Liker doesn’t buy the claim that U.S. workers don’t have the skills or the flexibility to make Apple products. Any manufacturer opening a new plant has to do some training, he says.

Instead, Liker gave three main reasons why he believes Apple won’t build in America:

  1. Cheap labor Apple executives may not want to admit it, but Liker says one of the biggest advantages of going overseas is that workers there are much, much cheaper. This is really an obvious reason, and we all know it. But it’s worth remembering whenever someone tries to claim that the actual reason is because our workers don’t have the right skills. “Right now is the worst time to make that statement since the recession has put so many people out of work,” Liker says. “There are all kinds of skilled workers right now.”
  2. Taxes Liker says another big reason Apple and other manufacturers do work in Asia is because taxes are cheaper there. Usually, if a company makes profits from something built overseas, they have to pay American taxes when they “repatriate” those profits back to their headquarters here. But if a company spends money at lots of overseas factories, it just re-invests the profits over there, and it never pays the higher tax. Liker estimates this could make a 20-30 percent difference in profits for a company like Apple.
  3. They’re there because they’re there Once the decision to make products overseas has been made, it becomes incredibly difficult to reverse, Liker says. “Apple is not a manufacturing company,” he says. “They’re a design and marketing company.” All of Apple’s manufacturing plants in Asia are owned by suppliers, not by Apple. If Apple executives suddenly decided they wanted their products built in the U.S., they’d have to invest billions of dollars in new factories. In China, the infrastructure is already there. “They made that decision decades ago,” Liker says. “I don’t think they’re revisiting it.”

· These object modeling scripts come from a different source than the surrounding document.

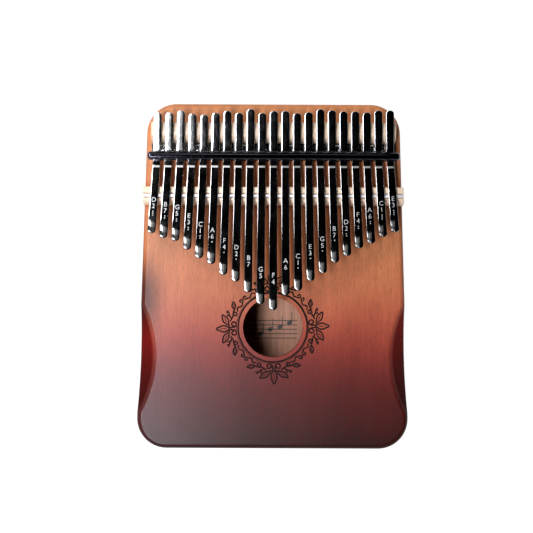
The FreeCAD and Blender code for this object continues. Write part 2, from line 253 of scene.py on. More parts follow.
def mahogany(name, carved=None):
    """Stained and lacquered mahogany; carved is the middle of a burnt ornament and its two radii."""
    material, shader = new_material(name)
    place = add_node(material, "TexCoord").outputs["Object"]
    axes = add_node(material, "SeparateXYZ", {"Vector": place}).outputs
    fibre = stretched_noise(material, 1500.0, (1.0, 0.035, 1.0), detail=5.0, roughness=0.65)
    pores = stretched_noise(material, 5200.0, (1.0, 0.06, 1.0), detail=1.0)
    bands = stretched_noise(material, 70.0, (1.0, 0.12, 1.0), detail=2.0)
    blotch = stretched_noise(material, 28.0, (1.0, 0.6, 1.0), detail=3.0)
    share = math_node(material, "MULTIPLY_ADD", axes["Y"], 1.0 / BODY_LENGTH)
    share.node.inputs[2].default_value = 0.5
    wander = math_node(material, "MULTIPLY_ADD", blotch, 0.10)
    wander.node.inputs[2].default_value = -0.05
    stain = ramp(material, math_node(material, "ADD", share, wander), STAIN, "B_SPLINE")
    colour = tinted(material, stain, ramp(material, fibre, ((0.30, grey(0.62)), (0.62, grey(1.0)))), 0.55)
    colour = tinted(material, colour, ramp(material, bands, ((0.35, grey(0.80)), (0.65, grey(1.0)))), 0.6)
    pore_mask = ramp(material, pores, ((0.58, grey(1.0)), (0.66, grey(0.0))))
    colour = tinted(material, colour, ramp(material, pores, ((0.52, grey(1.0)), (0.70, grey(0.45)))), 0.6)
    below = math_node(material, "MULTIPLY_ADD", axes["Z"], -1.0 / BELOW_FACE_DEPTH)
    below.node.inputs[2].default_value = BOARD_TOP / BELOW_FACE_DEPTH
    # Painted shade on the edges and scoops below the face: full over the foot half, fading towards the head.
    edge_shade_strength = ramp(material, share, ((0.50, grey(1.0)), (0.90, grey(0.15))))
    colour = tinted(material, colour, ramp(material, below, ((0.06, grey(1.0)), (1.0, PAINTED_EDGE_SHADE))), edge_shade_strength)
    # Painted shadow: a soft dark patch beside the left scoop, fading out over its reach.
    shadow_offset = add_node(material, "VectorMath", {0: place, 1: PAINTED_SHADOW_PLACE}, operation="SUBTRACT").outputs[0]
    shadow_offset = add_node(material, "VectorMath", {0: shadow_offset, 1: PAINTED_SHADOW_REACH}, operation="DIVIDE").outputs[0]
    reach = add_node(material, "VectorMath", {0: shadow_offset}, operation="LENGTH").outputs["Value"]
    shadow_patch = ramp(material, reach, ((0.25, PAINTED_SHADOW_COLOUR), (1.0, grey(1.0))), "EASE")
    colour = tinted(material, colour, shadow_patch, 1.0)
    rubbed = ramp(material, below, ((0.06, grey(0.25)), (0.7, grey(0.03))))
    link(material, rubbed, shader.inputs["Specular IOR Level"])
    rough = ramp(material, fibre, ((0.25, grey(0.39)), (0.70, grey(0.30))))
    if carved:
        mask = burnt_mask(material, place, axes["Z"], *carved)
        colour = blended(material, mask, colour, (*CHAR, 1.0))
        rough = blended(material, mask, rough, (0.9, 0.9, 0.9, 1.0))
    link(material, colour, shader.inputs["Base Color"])
    link(material, rough, shader.inputs["Roughness"])
    bumped(material, shader, pore_mask, 0.02 * MM, 0.15)
    return material


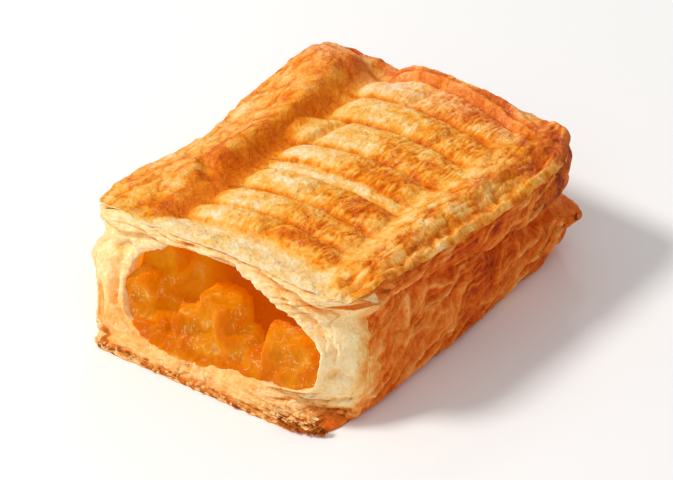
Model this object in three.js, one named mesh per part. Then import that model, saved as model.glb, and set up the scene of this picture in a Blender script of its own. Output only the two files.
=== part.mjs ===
// A rectangular puff-pastry apple pie with one end broken off, in millimetres, +Z up.
// The origin is the middle of the base. X runs along the slats of the lid, and -Y faces the broken end.
// The pie is two solids: the pastry crust, which is one baked shell around a hollow that opens at the
// broken end, and the apple filling, which lies in that hollow and runs to the sealed end.
import * as THREE from "three";

// Overall sizes.
const WIDTH = 80;
const LENGTH = 110;
const LID_EDGE_HEIGHT = 31.5; // the lid's edge above the base
const HALF_WIDTH = WIDTH / 2;
const HALF_LENGTH = LENGTH / 2;
const FRONT_LEAN = 11; // how far the broken lid stands behind the broken base
// The plan corners' radii, and the share of the length they fade over.
const FRONT_CORNER = { left: 5, right: 11, fade: 0.2 };
const BACK_CORNER = { left: 12, right: 9, fade: 0.3 };
const BACK_BOW = 3; // the sealed end stands out in its middle

// The lid: a dome between puffed rims, with a panel of slats inside them.
const DOME_RISE = 2.6;
const LEFT_RIM = { at: -31.5, spread: 6.5, rise: 4.6 };
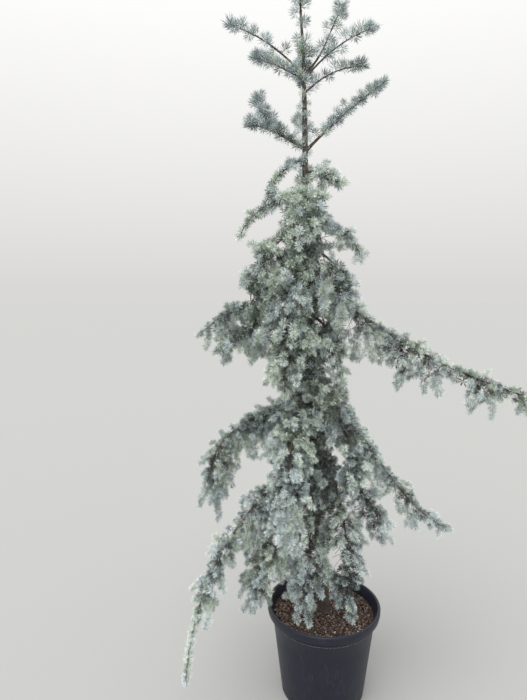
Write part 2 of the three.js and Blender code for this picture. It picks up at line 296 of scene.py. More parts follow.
def trunkAt(height):
    heights, *rest = zip(*trunk["stations"])
    x, y, radius = (float(np.interp(height, heights, column)) for column in rest)
    return Vector((x, y, height)) * mm, radius * mm


# The limb's line in equal steps, from the middle of the trunk to its tip
def limbPoints(name):
    height, heading, length, (base, middle, tip), _ = limbs[name]
    steps = limbShape["steps"]
    t = (np.arange(steps) + 0.5) / steps
    rise = np.radians(base * (1 - t) * (1 - 2 * t) + middle * 4 * t * (1 - t) + tip * t * (2 * t - 1))
    compass = math.radians(heading)
    moves = np.stack([np.cos(rise) * math.cos(compass), np.cos(rise) * math.sin(compass), np.sin(rise)], 1)
    start = np.array(trunkAt(height)[0])
    return np.vstack([start, start + np.cumsum(moves * length * mm / steps, axis=0)])


def pointAlong(points, share):
    place = share * (len(points) - 1)
    low = min(int(place), len(points) - 2)
    step = Vector(points[low + 1] - points[low])
    return Vector(points[low]) + step * (place - low), step.normalized()


def limbRadius(name, share):
    length, thick = limbs[name][2], limbs[name][4]
    collar = 1 + limbShape["collar"] * math.exp(-share * length / limbShape["collarLength"])
    return thick / 2 * mm * (1 - limbShape["taper"] * share) * collar


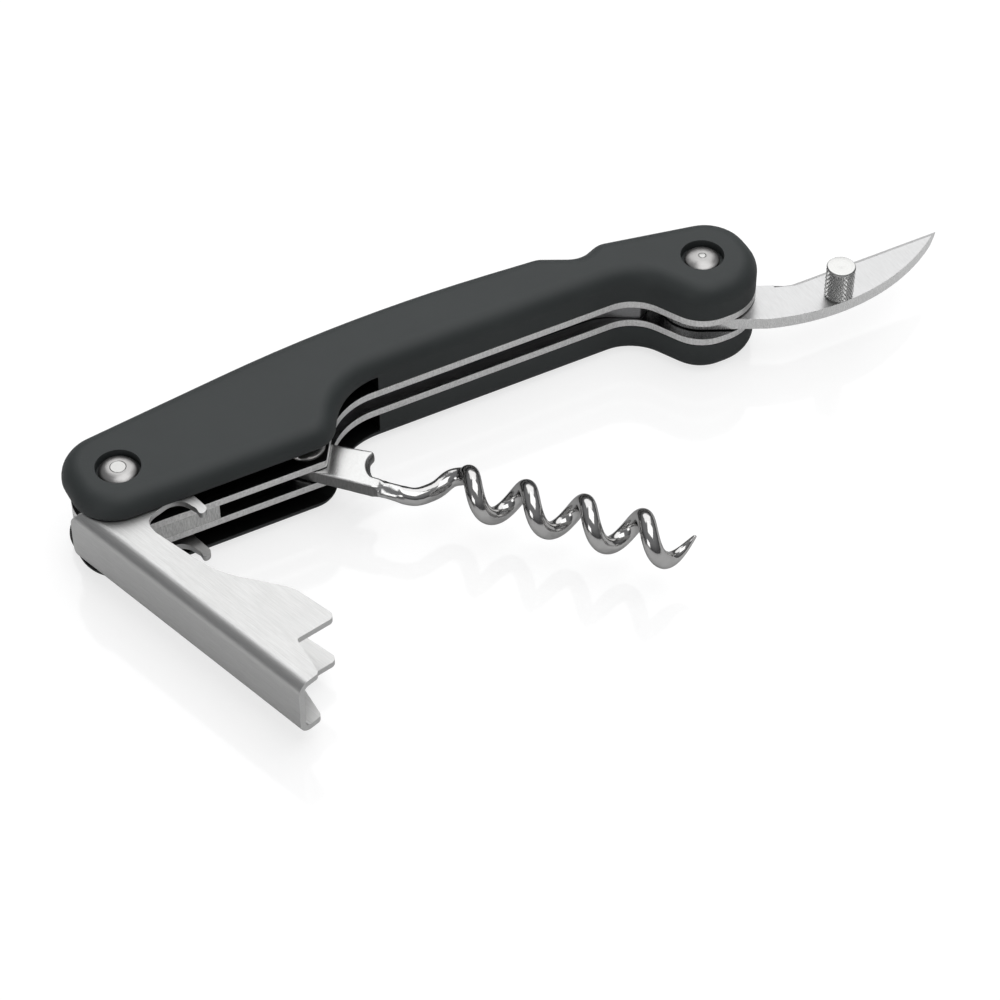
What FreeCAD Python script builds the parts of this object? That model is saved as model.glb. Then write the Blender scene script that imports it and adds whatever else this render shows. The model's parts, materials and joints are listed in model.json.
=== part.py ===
import FreeCAD, Part
import math
import os

from FreeCAD import Vector

os.makedirs("parts", exist_ok=True)

# Folding lever corkscrew, open: a boot lever on the left rivet, a worm on the rivet inside the
# left third, and a foil knife on the right rivet. Lengths are millimetres, angles degrees.
# Origin: on the flat outer face of the bottom scale, under the middle of the handle.
# +X runs from the lever's rivet to the knife's, +Y to the back edge, +Z out of the top scale.

# Handle
PIVOT_SPAN = 104.0          # lever rivet to knife rivet
PIVOT_Y = -8.0              # both end rivets lie this far in front of the origin
HANDLE_THICKNESS = 18.2     # over both scales
EDGE_ROUND = 3.2            # rounding of each scale's outer rim
WORM_AT = (29.8, -3.6)      # worm rivet from the lever rivet
CROWN_AT = (46.5, 15.65)    # highest part of the back edge from the lever rivet
CROWN_ROUND = 250.0
LEFT_DEPTH = 8.2            # handle's left end from the lever rivet
FRONT_DEPTH = 7.9           # front edge of the lever's half from the lever rivet
WAIST_Y = 2.3               # front edge of the waist from the line of the end rivets

# Steel stack between the scales
LINER = 1.35
LINER_GAP = 2.77
LINER_NOSE = 7.8            # liner's round end about the lever rivet
WASHER = 1.4
WASHER_RADIUS = 3.6
CHEEK_PLAY = 0.165          # washer to lever cheek
RECESS_PLAY = 0.2           # lever cheek to scale
RECESS_LENGTH = 45.6        # recess in each scale, from the lever rivet
DEEPER_BELOW = 0.9          # bottom scale's recess is this much deeper than the top one's
RECESS_WALL_Y = 7.4         # back wall of the recess, from the lever rivet
RECESS_OPEN_X = 2.5         # the wall stops this far left of the lever rivet

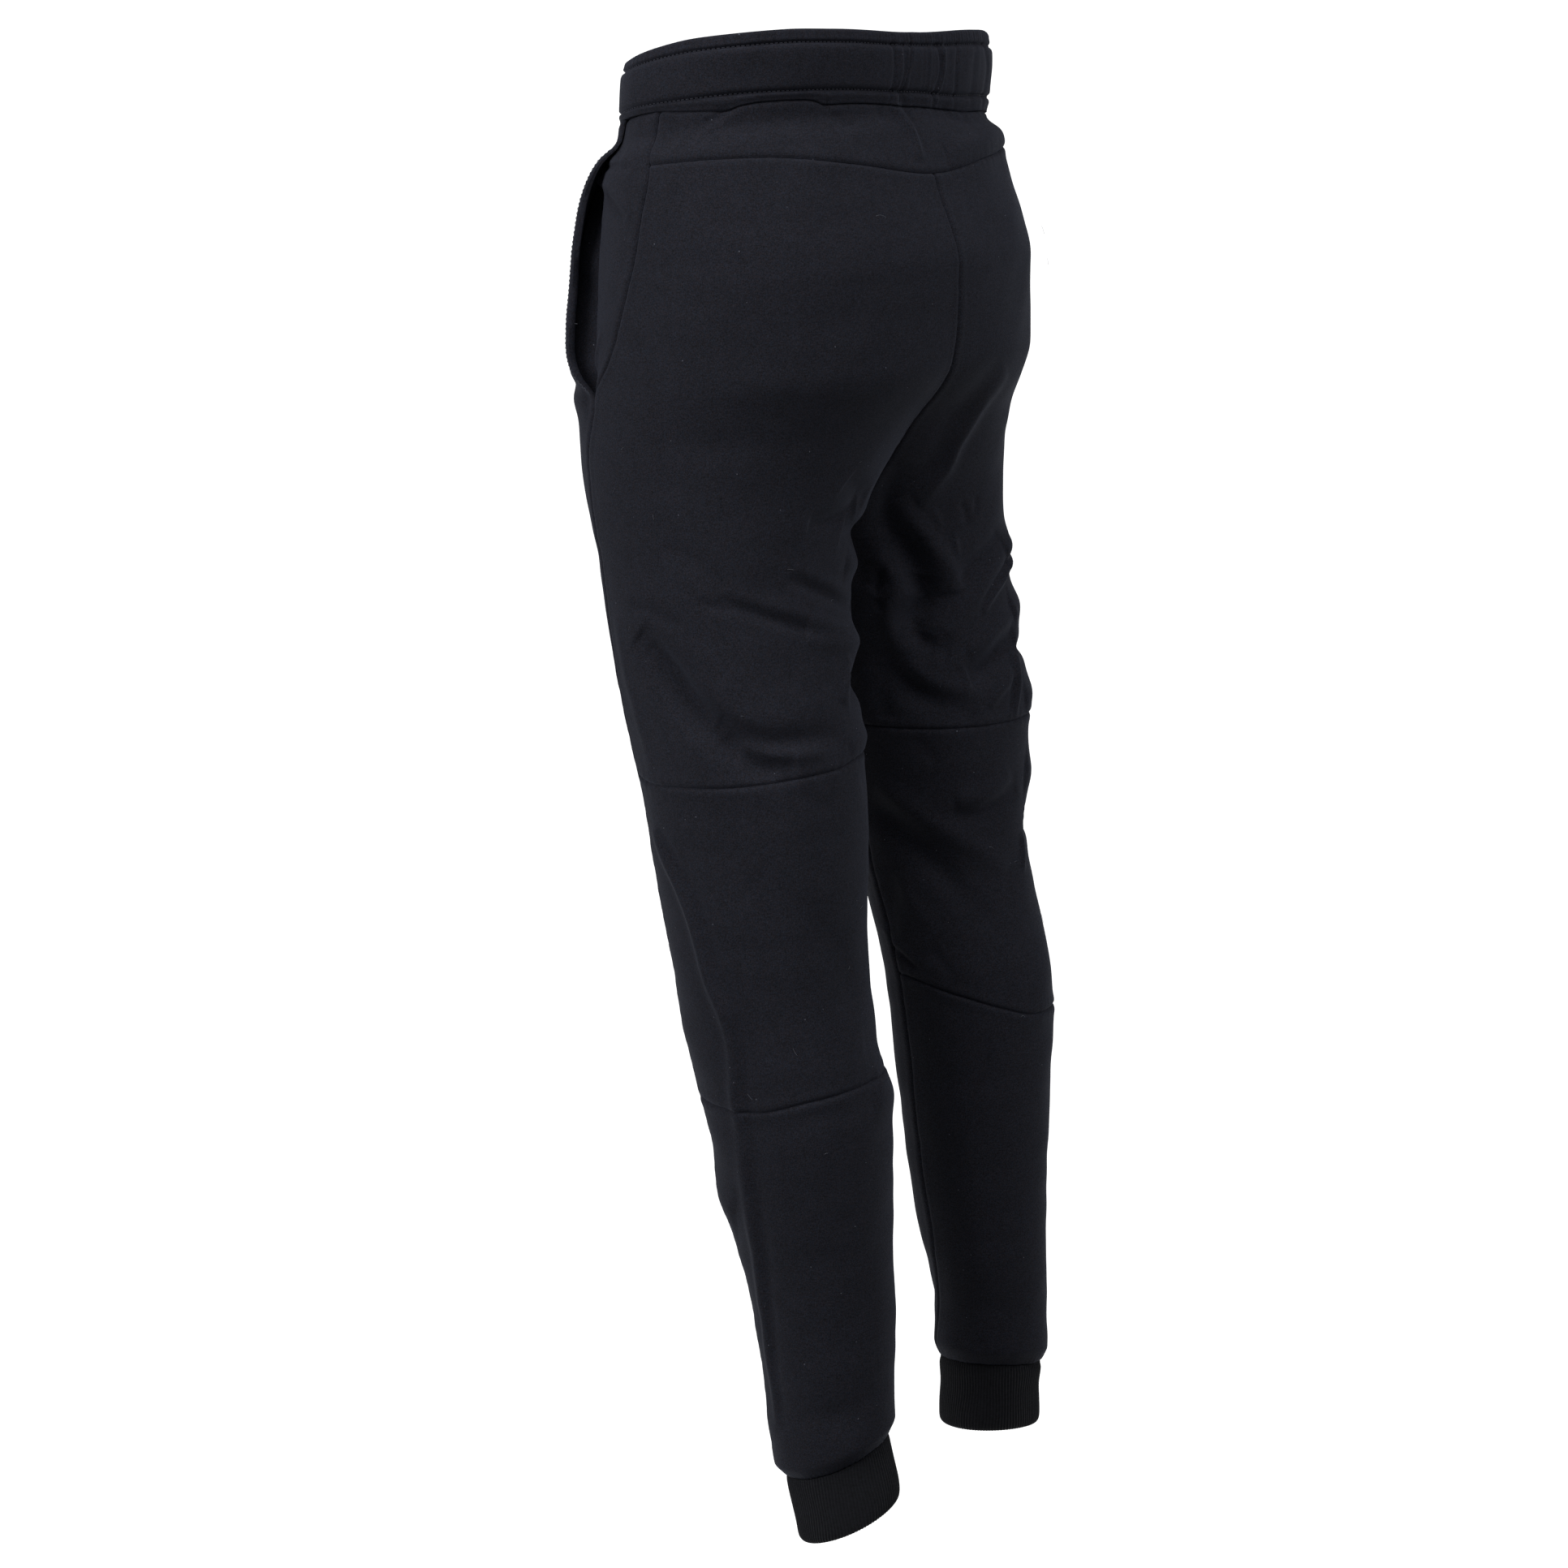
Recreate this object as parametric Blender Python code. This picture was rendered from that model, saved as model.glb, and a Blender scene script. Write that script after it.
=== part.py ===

There’s another wrinkle to this discussion that Liker says is worth mentioning. Right now, he says China actually has a far greater shortage of skilled workers than the U.S. Demand for workers in China is so high that factories there have trouble holding on to people. Liker says turnover rates of 20-30 percent are common in Chinese factories. So, according to Liker, the truth is the exact opposite of what Apple claims.

The New York Times article generated lots of discussion online, and yesterday one of the reporters responded to readers questions. The Times says this is the first in series of articles about the “iEconomy.”